In the listing below, locate the line that contains "corner(nose_x, 0);" and the line that contains "obj.data.transform(world)". Restate word for word those two lines and every line between them, and nothing else.
[Start Information supplied]
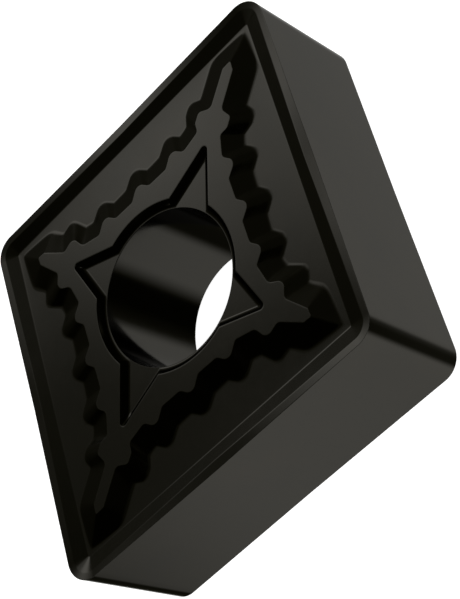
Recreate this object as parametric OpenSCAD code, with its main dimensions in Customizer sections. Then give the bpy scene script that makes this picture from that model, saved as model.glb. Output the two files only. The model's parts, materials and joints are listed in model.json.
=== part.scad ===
// Indexable cutting insert: 80 degree rhombic, negative (square-sided),
// double-sided, with a moulded chip groove on both faces and a through
// hole for the clamping pin. Pressed and sintered as one solid.
//
// Frame: Z is the axis of the hole, X runs through the two 80 degree
// corners, Y through the two 100 degree corners. Z = 0 is the lower seat.
// Heights in the face section are measured from the acute cutting corner.

/* [Body] */
// Diameter of the inscribed circle
ic = 12.7; // [12.6:0.02:12.8]
// Radius of the four cutting corners
nose_r = 0.8; // [0.76:0.02:0.84]
// Included angle at the two acute corners
acute = 80; // [79:0.5:81]
// Thickness, from one seat to the cutting corner of the other face
thickness = 4.76; // [4.2:0.02:5.4]
// Diameter of the through hole
hole_d = 5.16; // [5.0:0.02:5.2]

/* [Cutting edge] */
// How far the seat stands above the cutting corner
seat_up = 0.08; // [0.06:0.01:0.12]
// How far the edge dips towards the middle of a side
edge_dip = 0.056; // [0:0.004:0.08]
// Where the edge is lowest, along the side from the inscribed circle's tangent point
dip_at = 1.05; // [0.6:0.05:1.4]
// Width of the land at the corners
land_end = 0.235; // [0.2:0.005:0.28]
// Width of the land at its widest, at the lowest point of the edge
land_mid = 0.31; // [0.28:0.005:0.36]
// Depth of the land's inner edge below the cutting corner, at the middle of a side
land_deep = 0.05; // [0.03:0.005:0.08]
// The same at the acute corners
ridge_acute = 0.038; // [0.03:0.002:0.05]
// The same at the obtuse corners
ridge_obtuse = 0.024; // [0.02:0.002:0.05]
// Depth of the groove floor below the cutting corner
floor_deep = 0.16; // [0.12:0.01:0.2]
// Distance of the groove floor's outer edge from the side of the insert
floor_in = 0.74; // [0.7:0.01:0.78]

/* [Chip breaker] */
// Distance between neighbouring knobs along a side
knob_pitch = 1.625; // [1.6:0.005:1.65]
// Half width of the long finger that points at an acute corner
finger_w = 0.22; // [0.18:0.01:0.26]
// Where the long finger ends on X
finger_x = 7.4; // [7.3:0.02:7.5]
// Where the short finger ends on Y
finger_y = 6.02; // [5.9:0.02:6.1]
// Half width of the long finger at the foot of its slope
foot_w = 0.98; // [0.94:0.01:1.02]

/* [Star recess] */
// Depth of the recess floor below the cutting corner
star_deep = 0.115; // [0.1:0.005:0.14]
// Radius of the recess between its arms, at the seat
star_r = 2.865; // [2.82:0.005:2.9]
// Where the sides of the two long arms would meet on X, at the seat
star_x = 4.82; // [4.7:0.02:4.9]
// Where the sides of the two short arms would meet on Y, at the seat
star_y = 4.33; // [4.25:0.02:4.4]
// Width of the recess's sloping wall, seen from above
star_slope = 0.265; // [0.25:0.005:0.28]
// Radius of the arm tips at the seat
star_tip = 0.14; // [0.1:0.01:0.16]

/* [Hidden] */
$fn = 96;

R = ic / 2;                           // distance of each side from the centre
half = acute / 2;
sx = sin(half);                       // outward normal of the +X+Y side
cy = cos(half);
core = R - nose_r;                    // distance of the side through the corner centres
span_a = core * cy / sx;              // straight edge, from the tangent point to the acute corner
span_o = core * sx / cy;              // and to the obtuse corner
nose_x = core / sx;                   // centres of the corner radii
nose_y = core / cy;
edge_h = thickness - seat_up;         // between the cutting corners of the two faces
total = edge_h + 2 * seat_up;         // over both seats
z_corner = seat_up + edge_h;          // height of the upper cutting corner
up = 2;                                   // the cutting tools reach this far past the faces
turns = 3;                            // points on each half corner arc, less one

// --- plan curves, first quadrant --------------------------------------
// A corner list holds [x, y, radius, points]. The first and last entries
// lie on the X and Y axes, and the curve is mirrored across both.

function unit(v) = v / norm(v);
function dot(a, b) = a[0] * b[0] + a[1] * b[1];

// points of the arc that rounds corner q between its neighbours p and n
function fillet(p, q, n, r, k) =
    let (u = unit(p - q), v = unit(n - q),
         c = max(-0.9999, min(0.9999, dot(u, v))),
         h = acos(c) / 2,
         t = min(r / tan(h), 0.49 * norm(p - q), 0.49 * norm(n - q)),
         rr = t * tan(h),
         m = q + unit(u + v) * rr / sin(h),
         s = q + u * t - m, e = q + v * t - m,
         a0 = atan2(s[1], s[0]),
         da = ((atan2(e[1], e[0]) - a0 + 540) % 360) - 180)
    [for (i = [0:k - 1]) m + rr * [cos(a0 + da * i / (k - 1)), sin(a0 + da * i / (k - 1))]];

// half arc at a tip on the X axis (first = 1) or on the Y axis (first = 0)
function tip_x(q, n, r) =
    let (h = atan2(n[1], q[0] - n[0]), c = q[0] - r / sin(h))
    [for (i = [0:turns]) [c + r * cos((90 - h) * i / turns), r * sin((90 - h) * i / turns)]];
function tip_y(q, n, r) =
    let (t = tip_x([q[1], 0], [n[1], n[0]], r))
    [for (i = [turns:-1:0]) [t[i][1], t[i][0]]];

function xy(c) = [c[0], c[1]];
function quarter(c) =
    let (n = len(c) - 1)
    concat(tip_x(xy(c[0]), xy(c[1]), c[0][2]),
           [for (i = [1:n - 1]) each fillet(xy(c[i - 1]), xy(c[i]), xy(c[i + 1]), c[i][2], c[i][3])],
           tip_y(xy(c[n]), xy(c[n - 1]), c[n][2]));

// one step along the side, from knob to knob
step = knob_pitch * [-cy, sx];
function at(p, i, r, k) = [p[0] + i * step[0], p[1] + i * step[1], r, k];

// edge of the seat: finger, first knob, three knobs in a row, last knob, short finger
seat_line = concat(
    [[finger_x, 0, 0.06, 0],
     [finger_x - 0.28, finger_w, 0.12, 2],
     [5.80, finger_w + 0.01, 0.22, 2],
     [5.62, 0.70, 0.16, 3],
     [5.24, 0.70, 0.16, 2],
     [4.98, 0.50, 0.16, 2],
     [4.29, 0.85, 0.20, 2]],
    [for (i = [0:2]) each [
        at([4.27, 1.41], i, 0.26, 4),
        at([3.64, 1.385], i, 0.16, 2),
        i < 2 ? at([3.045, 1.91], i, 0.2, 2) : [0.71, 4.10, 0.26, 3]]],
    [[0.89, 4.66, 0.26, 3],
     [0.36, 4.86, 0.2, 2],
     [0.21, 5.82, 0.1, 2],
     [0, finger_y, 0.06, 0]]);

// foot of the slope, with one corner for each corner above
foot_line = concat(
    [[8.46, 0, 0.05, 0],
     [7.44, foot_w, 0.6, 2],
     [6.08, foot_w, 0.1, 2],
     [5.93, 1.41, 0.26, 3],
     [5.52, 1.42, 0.3, 2],
     [5.17, 1.23, 0.12, 2],
     [4.80, 1.40, 0.1, 2]],
    [for (i = [0:2]) each [
        at([4.79, 2.03], i, 0.34, 4),
        at([4.06, 2.03], i, 0.12, 2),
        i < 2 ? at([3.57, 2.41], i, 0.1, 2) : [1.37, 4.42, 0.12, 3]]],
    [[1.50, 5.17, 0.28, 3],
     [0.99, 5.37, 0.1, 2],
     [0.99, 6.03, 0.4, 2],
     [0, 7.02, 0.05, 0]]);

// place along the side of a plan point
function along(p) = p[0] * cy - p[1] * sx;

seat_q = quarter(seat_line);
foot_q = quarter(foot_line);
count = len(seat_q);
mid_a = along(foot_q[turns]);             // ends of the stations beside the corner arcs
mid_o = -along(foot_q[count - 1 - turns]);
places = [for (i = [turns:count - 1 - turns])
    let (a = along(foot_q[i])) a > 0 ? a * span_a / mid_a : a * span_o / mid_o];

// share of the edge's dip at a place along the side
function dip(a) = max(0, 1 - (a > dip_at ? (a - dip_at) / (span_a - dip_at) : (dip_at - a) / (span_o + dip_at)));

// width of the land, and height of its inner edge
function land_w(a) = land_end + (land_mid - land_end) * dip(a);
function ridge(a) = -land_deep + (a > dip_at
    ? (land_deep - ridge_acute) * (a - dip_at) / (span_a - dip_at)
    : (land_deep - ridge_obtuse) * max(0, (-0.8 - a) / (span_o - 0.8)));

// a quarter of a rounded rhombus round the same corner centres: distance be
// from the centre at the corners and bm where the edge is lowest, with a
// point of the height h at each of the places s
function rhomb(s, be, bm, h) = concat(
    [for (i = [0:turns - 1]) let (f = i / turns * (90 - half)) [nose_x + (be - core) * cos(f), (be - core) * sin(f), h[0]]],
    [for (i = [0:len(s) - 1]) let (a = s[i], b = be + (bm - be) * dip(a)) [a * cy + b * sx, -a * sx + b * cy, h[i]]],
    [for (i = [turns - 1:-1:0]) let (f = i / turns * half) [(be - core) * sin(f), nose_y + (be - core) * cos(f), h[len(s) - 1]]]);

// --- the groove, cut by one closed ring-shaped tool ---------------------
out = 0.5;                                // it reaches this far past the sides
over = 0.02;                              // the slope is carried on past the seat by this
edge_b = R - floor_in;
rise = over / (seat_up + floor_deep);
raised = [for (i = [0:count - 1]) let (p = seat_q[i] + (seat_q[i] - foot_q[i]) * rise) [i == count - 1 ? 0 : p[0], i == 0 ? 0 : p[1]]];
function lift(q, z) = [for (p = q) [p[0], p[1], z]];

groove_loops = [
    lift(raised, seat_up + up),
    lift(raised, seat_up + over),
    lift(foot_q, -floor_deep),
    rhomb(places, edge_b, edge_b, [for (a = places) -floor_deep]),
    rhomb(places, R - land_end, R - land_mid, [for (a = places) ridge(a)]),
    rhomb(places, R + out, R + out, [for (a = places) let (e = -edge_dip * dip(a)) e + (e - ridge(a)) * out / land_w(a)])];

// quarter loop to full loop, anticlockwise from +X
function whole(q) =
    let (n = len(q) - 1)
    concat([for (i = [0:n]) q[i]],
           [for (i = [n - 1:-1:0]) [-q[i][0], q[i][1], q[i][2]]],
           [for (i = [1:n]) [-q[i][0], -q[i][1], q[i][2]]],
           [for (i = [n - 1:-1:1]) [q[i][0], -q[i][1], q[i][2]]]);

module ring(loops) {
    n = len(loops[0]);
    m = len(loops);
    polyhedron(
        points = [for (l = loops) each l],
        faces = [for (j = [0:m - 1], i = [0:n - 1])
            let (a = j * n + i, b = j * n + (i + 1) % n,
                 c = ((j + 1) % m) * n + (i + 1) % n, d = ((j + 1) % m) * n + i)
            each [[a, c, b], [a, d, c]]],
        convexity = 6);
}

module groove() {
    ring([for (q = groove_loops) whole(q)]);
}

// --- star recess --------------------------------------------------------
// outline of the star, moved inwards by w, with its tips rounded by r
function arm(w, r) =
    let (ax = atan2(1.29, star_x - 1.69), ay = atan2(1.69, star_y - 1.29),
         px = star_x - w / sin(ax), py = star_y - w / sin(ay),
         // the two arm sides meet at the inner corner
         tx = tan(ax), ty = tan(ay),
         y = (px - py * ty) / (1 / tx - ty),
         x = px - y / tx)
    concat(tip_x([px, 0], [x, y], r), [[x, y]], tip_y([0, py], [x, y], r));

module arms() {
    lo = whole([for (p = arm(star_slope, 0.02)) [p[0], p[1], 0]]);
    hi = whole([for (p = arm(0, star_tip)) [p[0], p[1], 0]]);
    n = len(lo);
    d = star_deep + seat_up;
    e = 0.1;                              // carried on past the seat at the same slope
    top = [for (i = [0:n - 1]) [hi[i][0] + (hi[i][0] - lo[i][0]) * e / d, hi[i][1] + (hi[i][1] - lo[i][1]) * e / d, seat_up + e]];
    bot = [for (i = [0:n - 1]) [lo[i][0], lo[i][1], -star_deep]];
    polyhedron(
        points = concat(bot, top, [[0, 0, -star_deep], [0, 0, seat_up + e]]),
        faces = [for (i = [0:n - 1]) let (k = (i + 1) % n)
            each [[i, n + k, k], [i, n + i, n + k], [k, 2 * n, i], [n + i, 2 * n + 1, n + k]]],
        convexity = 6);
}

// the same sloping wall round the hole, down to a fine break of the hole's rim
module bowl() {
    d = star_deep + seat_up;
    r0 = hole_d / 2 + 0.02;
    k = (star_r - r0) / d;
    translate([0, 0, -star_deep - 0.1])
        cylinder(h = d + 0.2, r1 = r0 - 0.1 * k, r2 = star_r + 0.1 * k);
}

// --- solids --------------------------------------------------------------
module corner(x, y) {
    translate([x, y, 0]) cylinder(h = total, r = nose_r, $fn = 72);
}

module blank() {
    ta = [span_a * cy + R * sx, -span_a * sx + R * cy];    // ends of the straight edge
    to = [-span_o * cy + R * sx, span_o * sx + R * cy];
    linear_extrude(height = total)
        polygon([ta, to, [-to[0], to[1]], [-ta[0], ta[1]], -ta, -to, [to[0], -to[1]], [ta[0], -ta[1]]]);
    corner(nose_x, 0);
    corner(-nose_x, 0);
    corner(0, nose_y);
    corner(0, -nose_y);
}

module upper() {
    translate([0, 0, z_corner]) children();
}

module lower() {
    mirror([0, 0, 1]) translate([0, 0, -seat_up]) children();
}

module insert() {
    color([0.13, 0.13, 0.12])
    difference() {
        blank();
        upper() groove();
        upper() arms();
        upper() bowl();
        lower() groove();
        lower() arms();
        lower() bowl();
        translate([0, 0, -1]) cylinder(h = total + 2, d = hole_d);
    }
}

insert();
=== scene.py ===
import json
import math

import bmesh
import bpy
import numpy as np
from mathutils import Matrix, Vector
from mathutils.geometry import delaunay_2d_cdt

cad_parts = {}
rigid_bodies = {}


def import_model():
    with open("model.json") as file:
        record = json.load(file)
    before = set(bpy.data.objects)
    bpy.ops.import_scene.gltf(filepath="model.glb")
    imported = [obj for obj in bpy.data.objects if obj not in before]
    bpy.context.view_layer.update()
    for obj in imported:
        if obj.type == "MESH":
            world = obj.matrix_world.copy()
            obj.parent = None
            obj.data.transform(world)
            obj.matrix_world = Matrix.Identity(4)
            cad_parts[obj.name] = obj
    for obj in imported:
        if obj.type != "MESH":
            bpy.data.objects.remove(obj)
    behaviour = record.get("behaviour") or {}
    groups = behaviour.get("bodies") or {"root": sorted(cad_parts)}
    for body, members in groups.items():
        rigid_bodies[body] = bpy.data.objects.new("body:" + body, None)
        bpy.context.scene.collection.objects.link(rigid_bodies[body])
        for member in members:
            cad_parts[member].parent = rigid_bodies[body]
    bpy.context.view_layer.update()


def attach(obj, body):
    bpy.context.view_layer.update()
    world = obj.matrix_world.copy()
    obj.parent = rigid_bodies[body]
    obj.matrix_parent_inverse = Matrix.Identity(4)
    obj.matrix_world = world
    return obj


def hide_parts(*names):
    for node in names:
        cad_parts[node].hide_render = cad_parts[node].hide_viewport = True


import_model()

# The visual model of a double-sided 80 degree cutting insert. All shapes are
# worked out in millimetres in the section frame of one face: Z = 0 at the
# cutting corners of that face, X through the 80 degree corners, Y through
# the 100 degree corners. They go to metres in the CAD frame at the end.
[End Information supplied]
● Exercise solution
    corner(nose_x, 0);
    corner(-nose_x, 0);
    corner(0, nose_y);
    corner(0, -nose_y);
}

module upper() {
    translate([0, 0, z_corner]) children();
}

module lower() {
    mirror([0, 0, 1]) translate([0, 0, -seat_up]) children();
}

module insert() {
    color([0.13, 0.13, 0.12])
    difference() {
        blank();
        upper() groove();
        upper() arms();
        upper() bowl();
        lower() groove();
        lower() arms();
        lower() bowl();
        translate([0, 0, -1]) cylinder(h = total + 2, d = hole_d);
    }
}

insert();
=== scene.py ===
import json
import math

import bmesh
import bpy
import numpy as np
from mathutils import Matrix, Vector
from mathutils.geometry import delaunay_2d_cdt

cad_parts = {}
rigid_bodies = {}


def import_model():
    with open("model.json") as file:
        record = json.load(file)
    before = set(bpy.data.objects)
    bpy.ops.import_scene.gltf(filepath="model.glb")
    imported = [obj for obj in bpy.data.objects if obj not in before]
    bpy.context.view_layer.update()
    for obj in imported:
        if obj.type == "MESH":
            world = obj.matrix_world.copy()
            obj.parent = None
            obj.data.transform(world)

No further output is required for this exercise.